When the Energy Bill was being debated back in 2008, three issues were often raised (not necessarily in connection with FITs) on which less progress has been made in the intervening years than could have been wished: smart meters, the impact of small-scale renewable generation on distribution networks, and energy efficiency.  The Consultation has something to say on each.

  • DECC propose to end the practice of estimating how much electricity smaller installations export to the grid (deemed exports) in favour of full metering of exports, and may take further measures to enable remote generation meter reading.  The key question here seems to be whether existing installations of 30kW and below should be compelled to accept smart or “advanced” meters in order to facilitate this more accurate and “remote” measurement of their FIT entitlements.  DECC note that deemed exports were meant to be a temporary measure.  It remains to be seen whether smart meters will be rolled out before the FITs regime closes to new installations.
  • More accurate measurement of exports would facilitate a further reform: moving to “dynamic” export tariff rates that could reflect changes in the wholesale price of electricity, rather than the current, static export tariff rates.  It is a matter of concern to DECC that “the current export tariff is higher than the wholesale electricity price, with resulting overcompensation of generators by suppliers“.  This is because the tariff is meant to represent the wholesale price less the value of the transmission and distribution costs which suppliers do not have to pay in respect of FIT electricity (even though, DECC acknowledges slightly confusingly “in certain circumstances these can be additional rather than avoided costs“).
  • DECC propose an obligation to notify DNOs of new small-scale generators to facilitate grid management.  The problems of DNOs not being made aware of new generation on the grid are not new.  Such an obligation is perhaps a case of “better late than never”, but would no doubt have been more welcome to DNOs when FIT generating capacity was still increasing at a rate unconstrained by the proposed new caps.
  • DECC propose that roof-mounted solar PV installations seeking to accredit at the higher generation tariff rate should satisfy the requirement of being at least in energy efficiency band D before they commission the solar installation, rather than being able to count the installation itself as one of the things entitling them to be certified at band D or above.  Under the current regime, the higher tariff sees to have become effectively a default rate, applying to 99% of installations, rather than setting any kind of incentive to improve the energy efficiency of buildings.  DECC mentions, but is not yet proposing, the further step of raising the higher tariff threshold to band C.

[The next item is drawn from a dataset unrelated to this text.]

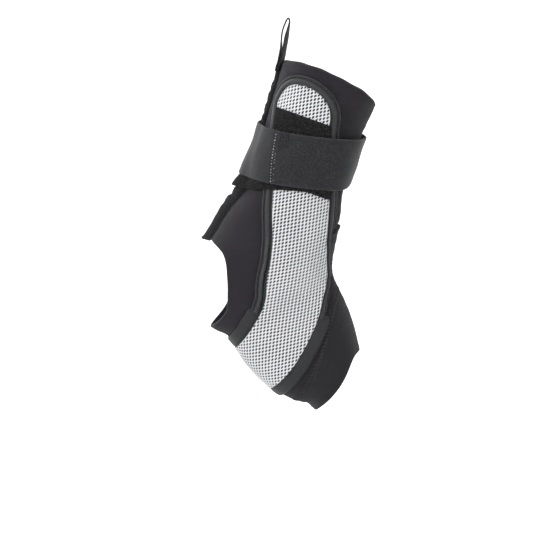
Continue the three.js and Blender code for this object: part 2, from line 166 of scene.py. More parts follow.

Finally, DECC is “considering implementing”, but is not yet proposing, changes such that AD plants that sought accreditation under the FIT regime would have to comply with the same sustainability requirements that the feedstock of AD plants seeking support under other renewable incentive mechanisms (e.g. the RO and Renewable Heat Incentive) are required to observe.  This would be to avoid FITs becoming a haven for operators with non-compliant feedstocks.

The good news?

In contrast to some of its recent proposals in relation to the RO, DECC has reasserted its commitment to its “grandfathering” policy on FITs, so that existing installations will not be affected by the proposed changes to tariffs and caps.  However, the Consultation does not address explicitly the question whether any tariff reductions will affect projects which have been pre-accredited (whilst this was still possible) but have not achieved full accreditation at the point when the new tariffs come into effect. Such projects are likely to be at risk of being subject to the new, lower tariffs if construction or grid connection delays result in them not being commissioned and applying for full accreditation within their pre-accreditation periods of e.g. 6 months (12 months for community projects) for solar PV.  But it is to be hoped that if they are commissioned and accredited within their pre-accreditation periods, they will still benefit from the earlier, higher tariffs prevailing at the time of their pre-accreditation.

What next?

The proposed measures in the Consultation, if implemented, will bring about a drastic change in the FITs regime.  Is this anything more than the latest manifestation of fiscal austerity, or are the Government’s proposals for the FITs regime part of a coherent renewables / energy policy?

There are a number of points on which the proposals are notably consistent with other statements of the present Government’s policy on renewables.  The gentlest decrease in solar PV generation tariffs (a mere 62%) has been applied to the 250-1000kW band which most obviously represents the commercial rooftop solar sector that DECC has said it wants to see expanding.  The fact that wind generation tariffs have only been abolished for installations above 1.5kW (with proposed tariff reductions of as little as 37% for the smallest wind installations) tends to reinforce the impression that the current Government’s objections to further onshore wind subsidies owe as much to aesthetic as to financial considerations.  There is a general intention that tariffs should be set at a level that encourages “well-sited” installations rather than making viable those that ought not to be viable.

As noted above, the UK nearly didn’t have a FIT regime.  Political pressure ensured that it did.  It may be that calculations of what was and was not politically feasible resulted in the regime being unreformed for too long after its 2012 review.  A number of the ideas in the Consultation feel as if they could have been more usefully deployed if they had been proposed much earlier, but may now come too late, and/or in too Draconian a form, to save the regime as far as any significant quantity of new installations is concerned.

Whether, in retrospect, the proposals will look like a well marked out path to subsidy-free small-scale renewable generation is hard to assess.  However, it is clear that DECC is determined to avoid a situation in which a large bulge of smaller projects that fail to make the relevant cut-off date for accreditation under the RO flood into the FIT regime instead.  The proposed caps should stop that.